First, set up a development environment.

Taking Issues

If you find an issue you want to work on, write a comment with the text /take on the issue. GitHub will then assign the issue to you.

Running the test suite

To run tests that do not require a backend:

pytest -m core

Backend Test Suites

You may be able to skip this section

If you haven't made changes to the core of ibis (e.g., ibis/expr) or any specific backends (ibis/backends) this material isn't necessary to follow to make a pull request.

First, we need to download example data to run the tests successfully:

just download-data

To run the tests for a specific backend (e.g. sqlite):

pytest -m sqlite

Setting up non-trivial backends

These client-server backends need to be started before testing them. They can be started with docker-compose directly, or using the just tool.

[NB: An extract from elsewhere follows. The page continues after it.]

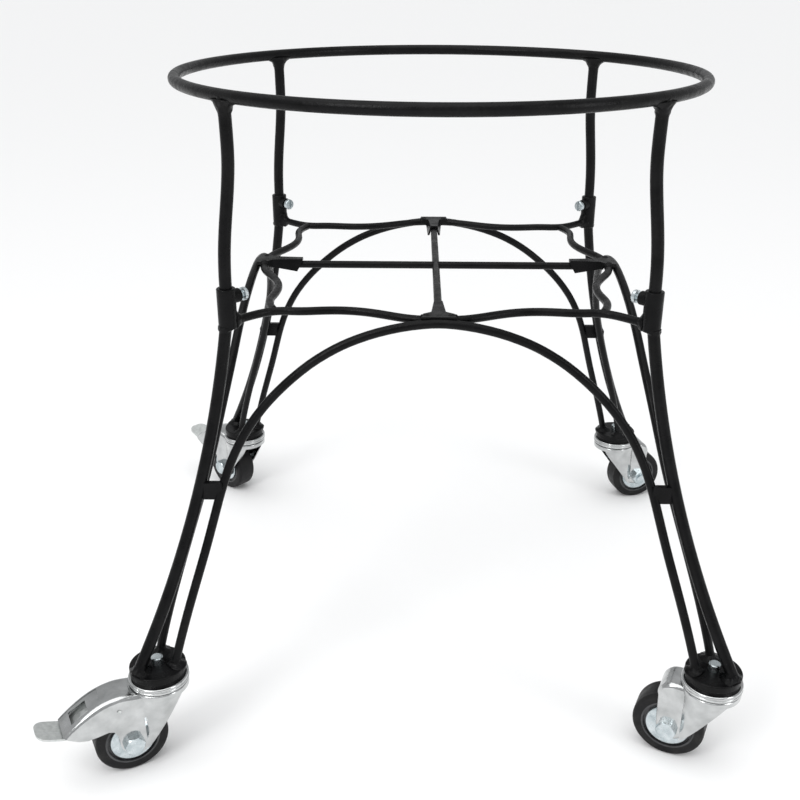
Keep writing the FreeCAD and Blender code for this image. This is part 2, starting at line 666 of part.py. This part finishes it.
# ----------------------------------------------------------------------------- assembly
def build():
    """All sub-parts by node name."""
    parts = {}
    ring = make_ring()
    parts["ring"] = ring
    plates = {name: make_plate(name) for name in CORNERS}
    legs = {name: make_leg(name, plates[name]) for name in CORNERS}
    for name in CORNERS:
        parts["post_" + name] = make_post(name, ring)
        parts["socket_" + name] = make_socket(name)
        parts["set_screw_" + name] = make_set_screw(name)
        parts["leg_" + name] = legs[name]
        parts["plate_" + name] = plates[name]

    front_arch = trim_to_plates(make_front_arch(), list(plates.values()))
    arches = {side: turned(front_arch, degrees) for side, degrees in SIDES.items()}
    sleeves = [socket_sleeve(name) for name in CORNERS]
    rails = {}
    for side in ("front", "rear"):
        rails[side] = turned(waved_rail(FRONT_RAIL_END), SIDES[side]).cut(sleeves)
    for side in ("left", "right"):
        rails[side] = turned(waved_rail(SIDE_RAIL_END), SIDES[side])
        rails[side] = rails[side].cut([rails["front"], rails["rear"]])
    long = long_bar()
    shorts = short_bars(long)
    gusset = make_front_gusset()
    gussets = []
    for side, degrees in SIDES.items():
        parts["arch_" + side] = arches[side]
        parts["deck_rail_" + side] = max(rails[side].Solids, key=lambda piece: piece.Volume)
        gussets.append(turned(gusset, degrees).cut([arches[side], rails[side], long, shorts]))
    parts["deck_bar_long"] = long
    parts["deck_bars_short"] = shorts
    parts["gussets"] = Part.Compound(gussets)
    parts["leg_ties"] = make_ties([legs["front_left"], legs["front_right"]], front_arch)

    stem = make_stem()
    parts["caster_stems"] = at_all_corners(stem)
    parts["race_caps"] = at_all_corners(make_race_cap())
    low = PLATE_TOP - PLATE_THICKNESS
    parts["dust_washers"] = at_all_corners(ring_solid(18.0, STEM_RADIUS, CAP_TOP, low))
    parts["swivel_balls"] = at_all_corners(make_balls())
    for name in CORNERS:
        parts["fork_" + name] = at_corner(name, make_fork(name in BRAKED))
        parts["axle_" + name] = at_corner(name, make_axle())
        parts["tyre_" + name] = at_corner(name, make_tyre())
        parts["hub_" + name] = at_corner(name, make_hub())
        parts["wheel_caps_" + name] = at_corner(name, make_wheel_caps())
        if name in BRAKED:
            parts["brake_pedal_" + name] = at_corner(name, make_pedal())
    return parts


os.makedirs("parts", exist_ok=True)
for node, shape in build().items():
    if not shape.isValid():
        print("not valid:", node)
    shape.exportStep(os.path.join("parts", node + ".step"))
    print(node, len(shape.Solids), round(shape.Volume))
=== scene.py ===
"""Looks of the rolling ring stand: black powder-coated rod on bright chrome casters."""
import json
import math

import bmesh
import bpy
from mathutils import Matrix, Vector, noise


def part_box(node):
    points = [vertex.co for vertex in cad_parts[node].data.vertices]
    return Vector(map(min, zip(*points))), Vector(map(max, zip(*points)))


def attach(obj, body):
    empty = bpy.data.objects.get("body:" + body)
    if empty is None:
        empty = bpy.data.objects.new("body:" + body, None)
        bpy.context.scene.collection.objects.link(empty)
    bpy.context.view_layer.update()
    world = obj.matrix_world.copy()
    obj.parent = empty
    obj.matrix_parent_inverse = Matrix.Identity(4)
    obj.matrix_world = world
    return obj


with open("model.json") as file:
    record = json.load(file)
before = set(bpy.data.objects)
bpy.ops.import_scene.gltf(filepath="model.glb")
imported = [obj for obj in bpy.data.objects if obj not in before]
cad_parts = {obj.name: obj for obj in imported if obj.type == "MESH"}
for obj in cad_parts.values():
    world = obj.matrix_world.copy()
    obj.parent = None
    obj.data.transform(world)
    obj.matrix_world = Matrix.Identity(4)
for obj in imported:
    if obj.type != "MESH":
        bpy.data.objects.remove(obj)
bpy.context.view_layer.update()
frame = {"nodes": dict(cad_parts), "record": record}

CORNERS = ("front_left", "front_right", "rear_left", "rear_right")
SIDES = ("front", "right", "rear", "left")
LEG_RADIUS = 0.004          # of the legs' and the posts' rod
BRACE_RADIUS = 0.003        # of the arches' rod
RAIL_RADIUS = 0.00275       # of the waved rails' rod
SOCKET_RADIUS = 0.0061      # of the sockets' outside
WELD_STEPS = 40             # mesh columns round a weld
WELD_ROWS = 24              # and rows along it
WELD_INSET = 0.00006        # how far a weld's skin lies inside a rod it has run out on
SEAM_STEPS = 12             # mesh columns round a seam
SEAM_PITCH = 0.0006         # length of a mesh row along a seam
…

  • ClickHouse: just up clickhouse
  • PostgreSQL: just up postgres
  • MySQL: just up mysql
  • impala: just up impala

Test the backend locally

If anything seems amiss with a backend, you can of course test it locally:

export PGPASSWORD=postgres
psql -t -A -h localhost -U postgres -d ibis_testing -c "select 'success'"

Writing the commit

Ibis follows the Conventional Commits structure. In brief, the commit summary should look like:

fix(types): make all floats doubles

The type (e.g. fix) can be:

  • fix: A bug fix. Correlates with PATCH in SemVer
  • feat: A new feature. Correlates with MINOR in SemVer
  • docs: Documentation only changes
  • style: Changes that do not affect the meaning of the code (white-space, formatting, missing semi-colons, etc) ` If the commit fixes a Github issue, add something like this to the bottom of the description:

    fixes #4242

Submit a PR

Ibis follows the standard Git Pull Request process. The team will review the PR and merge when it's ready.